The Board then voted to deny homeowners the right to vote by electronic means, a legal option passed by the 2017 Board to reduce costs and guarantee tamper-proof results. E-voting improves turn-out by absentee owners, those who work at night, caregivers and the chronically ill, who could vote more securely from their own homes. Only 26 homeowners opted-in for the debut month November 2017; of these, 13 or 50% voted, far better than Holly Lake’s 20% general turn-out. However, of these 13, 12 voted for Terry Moody’s opponent.

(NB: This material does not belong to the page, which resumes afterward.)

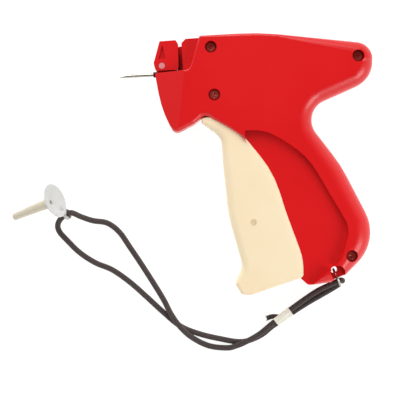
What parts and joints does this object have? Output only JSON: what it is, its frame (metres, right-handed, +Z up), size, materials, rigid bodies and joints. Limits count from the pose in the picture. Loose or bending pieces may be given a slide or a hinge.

Quorum is easily achieved with E-voting. Members present can also move to continue the session at another specified time, so that more members can be asked to attend. Terry Moody and Next Gen refused to consider the latter option for Nominations in 2016. Terry tried and failed to stop 2018 Nominations for “lack of quorum.” The same “no quorum” tactic was used at December 06, 2018 Annual meeting to halt vice-president vote count. The Association’s attorney told attendees that only 32 ballots had been received or voted at the meeting, an unbelievably low number. Perhaps, as alleged last year, some absentee ballots were incomplete and the instructions by this same attorney too confusing. Only 37 or 5 % are needed for quorum. Had E-voting been allowed, the needed 5 votes to quorum would have been secured. But the envelopes were never counted in front of the assembly nor examined to determine if Next Gen had conveyed all absentee ballots to the meeting.